To make a spritz, the traditional ratio is two parts bitter aperitif, three parts sparkling white wine, and one part sparkling water, in that order. You want to make sure that the aperitif goes in first in order to preserve the bubbles. A spritz is built in the glass over ice, so you won’t need any fancy barware — you don’t even need to stir it.

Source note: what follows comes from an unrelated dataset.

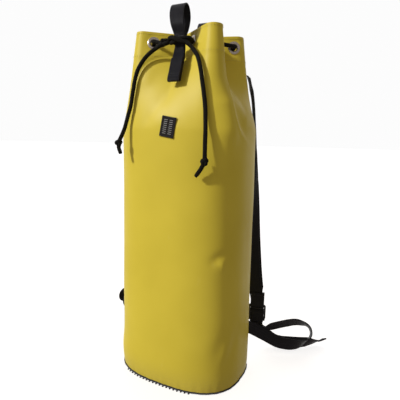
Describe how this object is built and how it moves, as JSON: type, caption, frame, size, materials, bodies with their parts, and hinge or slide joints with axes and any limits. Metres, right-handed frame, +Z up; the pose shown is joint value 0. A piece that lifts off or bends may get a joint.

Once you’ve learned the basics of spritz making, you can modify the ratio of non-alcoholic spirits, sparkling wine alternatives, and seltzer water to your taste and get adventurous with your ingredients. Try mixing reverse spritzes with bitter sodas like Sanbitter, Chinotto, and the offerings from Casamara Club and Bettera. Use flavored seltzers to add additional complexity or replace the need for sparkling wine altogether. Swap out the non-alcoholic prosecco for sparkling rosé or red wine alternatives, kombucha, or fruit forward bubblies like Non.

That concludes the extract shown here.